Opaque token for the buffer ring. All manipulation via shim functions.

__kernel_timespec

[StructLayout(LayoutKind.Sequential)]
internal struct __kernel_timespec
{
    public long tv_sec;     // seconds
    public long tv_nsec;    // nanoseconds
}

Matches the Linux kernel’s struct __kernel_timespec (16 bytes).
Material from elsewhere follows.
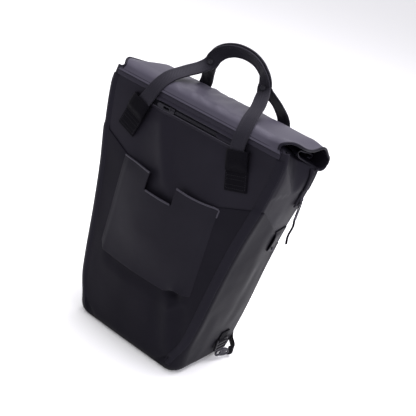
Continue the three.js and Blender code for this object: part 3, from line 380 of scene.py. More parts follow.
# %% [markdown]
# Materials come first, so that each piece is made with its own. All of them are worked out from
# patterns, not pictures, so they stay sharp at any distance. A few short helpers add one thing each to
# a shader: a drift of tone, a range of roughness, or a fine relief. The dark cloth's shine leans to
# violet, which the tint of the shader's reflection gives.


# %% Helpers that make a material
SHINE = (0.86, 0.82, 1.0, 1)


def new_material(name, color, roughness, specular=0.5, metallic=0.0):
    material = bpy.data.materials.new(name)
    material.use_nodes = True
    shader = material.node_tree.nodes["Principled BSDF"]
    shader.inputs["Base Color"].default_value = (*color, 1)
    shader.inputs["Roughness"].default_value = roughness
    shader.inputs["Specular IOR Level"].default_value = specular
    shader.inputs["Metallic"].default_value = metallic
    shader.inputs["Specular Tint"].default_value = SHINE
    return material, material.node_tree, shader


def node(tree, kind, **values):
    """A new node with its named sockets set."""
    made = tree.nodes.new(kind)
    for key, value in values.items():
        made.inputs[key.replace("_", " ")].default_value = value
    return made


def coordinates(tree, from_map=False):
    source = tree.nodes.new("ShaderNodeTexCoord")
    return source.outputs["UV" if from_map else "Object"]


def tone(tree, shader, vector, scale, dark, light):
    """Colour that drifts softly between two tones."""
    drift = node(tree, "ShaderNodeTexNoise", Scale=scale, Detail=4.0, Roughness=0.55)
    tree.links.new(vector, drift.inputs["Vector"])
    ramp = tree.nodes.new("ShaderNodeValToRGB")
    ramp.color_ramp.elements[0].position = 0.3
    ramp.color_ramp.elements[0].color = (*dark, 1)
    ramp.color_ramp.elements[1].position = 0.72
    ramp.color_ramp.elements[1].color = (*light, 1)
    tree.links.new(drift.outputs["Fac"], ramp.inputs["Fac"])
    tree.links.new(ramp.outputs["Color"], shader.inputs["Base Color"])
    return drift


def rough_range(tree, shader, height, low, high):
    """Roughness that follows a height from low to high."""
    spread = node(tree, "ShaderNodeMapRange")
    spread.inputs["To Min"].default_value = low
    spread.inputs["To Max"].default_value = high
    tree.links.new(height, spread.inputs["Value"])
    tree.links.new(spread.outputs["Result"], shader.inputs["Roughness"])


def bump(tree, shader, height, strength, distance_mm, under=None):
    """Fine relief; `under` is a bump that this one lies on."""
    relief = node(tree, "ShaderNodeBump", Strength=strength, Distance=distance_mm * MM)
    tree.links.new(height, relief.inputs["Height"])
    if under is not None:
        tree.links.new(under.outputs["Normal"], relief.inputs["Normal"])
    tree.links.new(relief.outputs["Normal"], shader.inputs["Normal"])
    return relief


print("material helpers ready")


# %% [markdown]
# The coated cloth has a tight woven base under a smooth skin: a broad soft shine, a fine grain and a
# faint change of tone. It comes in seven shades of one dark violet grey. The roll is the lightest, a
# painted highlight for the overhead light on its top, and the lower layer is the darkest, a painted
# shade for the shadow low on the bag and under the pocket. The hems' lighter shade is a painted
# highlight along the edges. Dark cloth in a white studio shines at every edge, so its reflection is
# kept weak and rough.

# %% The coated cloth
def coated_cloth(name, dark, light, low, high, specular):
    """A cloth between two tones, with its roughness from low to high."""
    material, tree, shader = new_material(name, light, high, specular)
    vector = coordinates(tree)
    drift = tone(tree, shader, vector, 9.0, dark, light)
    rough_range(tree, shader, drift.outputs["Fac"], low, high)
    broad = node(tree, "ShaderNodeTexNoise", Scale=70.0, Detail=3.0, Roughness=0.6)
    tree.links.new(vector, broad.inputs["Vector"])
    soft = bump(tree, shader, broad.outputs["Fac"], 0.25, 0.6)
    grain = node(tree, "ShaderNodeTexVoronoi", Scale=1500.0)
    tree.links.new(vector, grain.inputs["Vector"])
    bump(tree, shader, grain.outputs["Distance"], 0.22, 0.12, under=soft)
    return material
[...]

Used for timeout operations.

P/Invoke Surface

Ring Lifecycle

FunctionDescription
shim_create_ring(entries, out err)Create ring with SQ/CQ size
shim_create_ring_ex(entries, flags, cpu, idle_ms, out err)Create ring with flags (SQPOLL, etc.)
shim_destroy_ring(ring)Release all native resources
shim_get_ring_flags(ring)Get ring setup flags

Submission

FunctionDescription
shim_get_sqe(ring)Acquire fresh SQE slot (null if full)
shim_submit(ring)Submit pending SQEs to kernel
shim_submit_and_wait(ring, waitNr)Submit + wait for CQEs (single syscall)
shim_submit_and_wait_timeout(ring, cqes, waitNr, ts)Submit + wait with timeout
shim_enter(ring, toSubmit, minComplete, flags, ts)Direct io_uring_enter(2)

Completion

FunctionDescription
shim_wait_cqe(ring, cqe)Blocking wait for one CQE
shim_wait_cqe_timeout(ring, cqe, ts)Wait with timeout
shim_wait_cqes(ring, cqe, waitNr, ts)Wait for N CQEs
shim_peek_batch_cqe(ring, cqes, count)Non-blocking batch peek
shim_cqe_seen(ring, cqe)Mark one CQE consumed
shim_cq_advance(ring, count)Mark N CQEs consumed (batch)
shim_cq_ready(ring)Check CQE count (no syscall)
shim_sq_ready(ring)Check available SQE slots

SQE Preparation

FunctionDescription
shim_prep_multishot_accept(sqe, lfd, flags)Multishot accept on listening fd
shim_prep_recv_multishot_select(sqe, fd, buf_group, flags)Multishot recv with buffer selection
shim_prep_send(sqe, fd, buf, nbytes, flags)Send data from buffer
shim_prep_cancel64(sqe, user_data, flags)Cancel operation by user_data

User Data

FunctionDescription
shim_sqe_set_data64(sqe, data)Set 64-bit token on SQE
shim_cqe_get_data64(cqe)Get token from CQE

Buffer Ring

FunctionDescription
shim_setup_buf_ring(ring, entries, bgid, flags, out ret)Create and register buffer ring
shim_free_buf_ring(ring, br, entries, bgid)Unregister and free
shim_buf_ring_add(br, addr, len, bid, mask, idx)Add buffer to ring
shim_buf_ring_advance(br, count)Publish N buffers to kernel
shim_cqe_has_buffer(cqe)Check if CQE used a provided buffer
shim_cqe_buffer_id(cqe)Extract buffer ID from CQE flags

User Data Token Packing

zerg encodes the operation kind and file descriptor into the 64-bit user_data field:

internal enum UdKind : uint
{
    Accept = 1,
    Recv   = 2,
    Send   = 3,
    Cancel = 4
}

static ulong PackUd(UdKind k, int fd)
    => ((ulong)k << 32) | (uint)fd;

static UdKind UdKindOf(ulong ud)
    => (UdKind)(ud >> 32);

static int UdFdOf(ulong ud)
    => (int)(ud & 0xFFFFFFFF);

This allows the reactor to dispatch CQEs to the correct handler (recv, send, cancel) in a single branch on the extracted kind.

Socket Operations

The ABI.LinuxSocket class provides raw socket syscall wrappers:

FunctionDescription
socket(domain, type, proto)Create socket
bind(fd, addr, len)Bind to address (IPv4 and IPv6 overloads)
listen(fd, backlog)Mark as listening
setsockopt(fd, level, optname, optval, optlen)Set socket option
close(fd)Close file descriptor
fcntl(fd, cmd, arg)File control (flags)
inet_pton(af, src, dst)Text to binary IP address

CPU Affinity

The ABI.Affinity class provides thread-to-core pinning:

Affinity.PinCurrentThreadToCpu(int cpu)

Uses sched_setaffinity(2) with a CPU bitmask. Best-effort – failures are logged but not fatal.